For our first Indian meal since India we have picked out an oft reviewed restaurant called ‘Maya’ atop the Holiday Inn so definitely not the usual Thai experience.

With a thunderstorm storm flashing across the skyscraper sky while we enjoy poppadums, paneer tikka, seekh kebab, tikka chicken and then it had to be a Thali set: palak paneer, chicken tikka masala, dal makhani, lamb josh, saffron rice garlic naan and missi roti.

So yo to now no fried scorpion or shot of snakes blood for me. For our last meal Instead we ‘Dine in the Dark’ calls itself ‘an illuminating culinary journey into the world of the visually impaired’.

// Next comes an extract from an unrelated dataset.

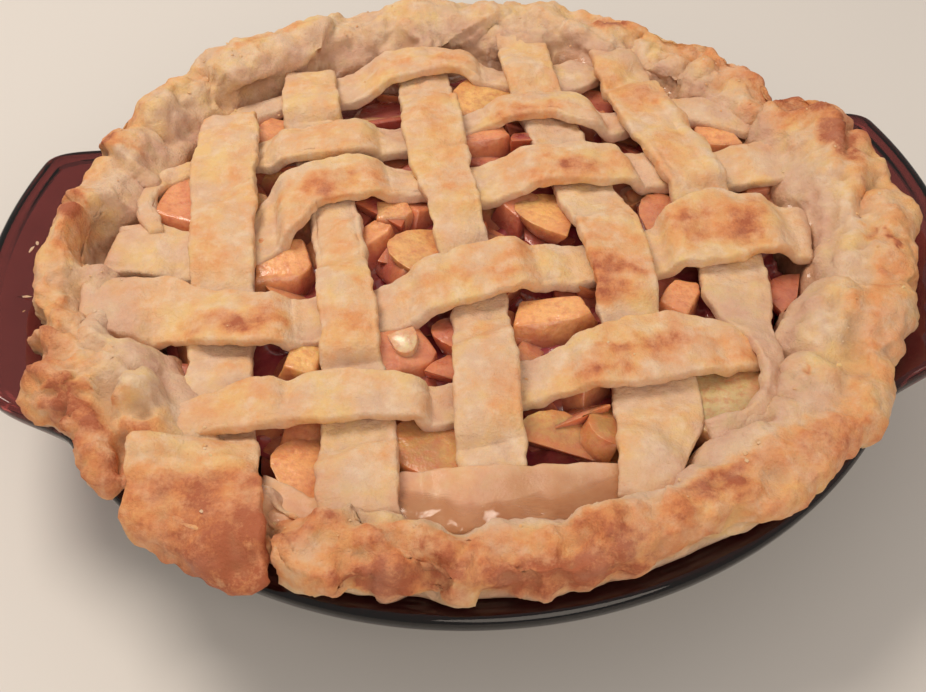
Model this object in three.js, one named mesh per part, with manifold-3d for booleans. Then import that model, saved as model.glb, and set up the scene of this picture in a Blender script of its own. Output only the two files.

Diners are led into a completely dark room and served food without the luxury of sight. Waiters are blind or visually impaired themselves and proceeds from the restaurants go towards local charities for visually impaired. There are several around the world. But tonight in Bangkok we are led by our host ‘Baul’ by the hand and we have to feel our way around the table and chair and napkins and knives and forks. Baul talks calmly and quietly and explains the drill. Food arrives and we can smell and feel and hear and taste but can’t see anything. At the end we have to guess what we’ve had. It’s so much fun and although unsettling it does what it sets out to achieve, which is highlighting the importance of sight and difficulties of living with sight problems but also enhancing the eating experience by forcing you to focus on the taste and texture and smell of the food. We get messy and spill abit but remarkably quickly get the hang of where the plates are and sometimes just chatting forget where we are – in the the pitch black. Still, it’s easy sat in a chair with a guide for an hour. It does bring home the reality of a life without sight but the knowledge and care and zest of Baul shows the strength of the other senses. Including love.

Mostly right in the run down afterwards the menu once revealed was:

Peking duck

Hot and cold soups

Pheasant and cabbage apricot and apple and raisin

Desserts – caramel ice cream plum tart fruit salad papaya and melon lime jelly panna cotta

Seems like there’s more to Thailand than ping pong shows and full moon parties.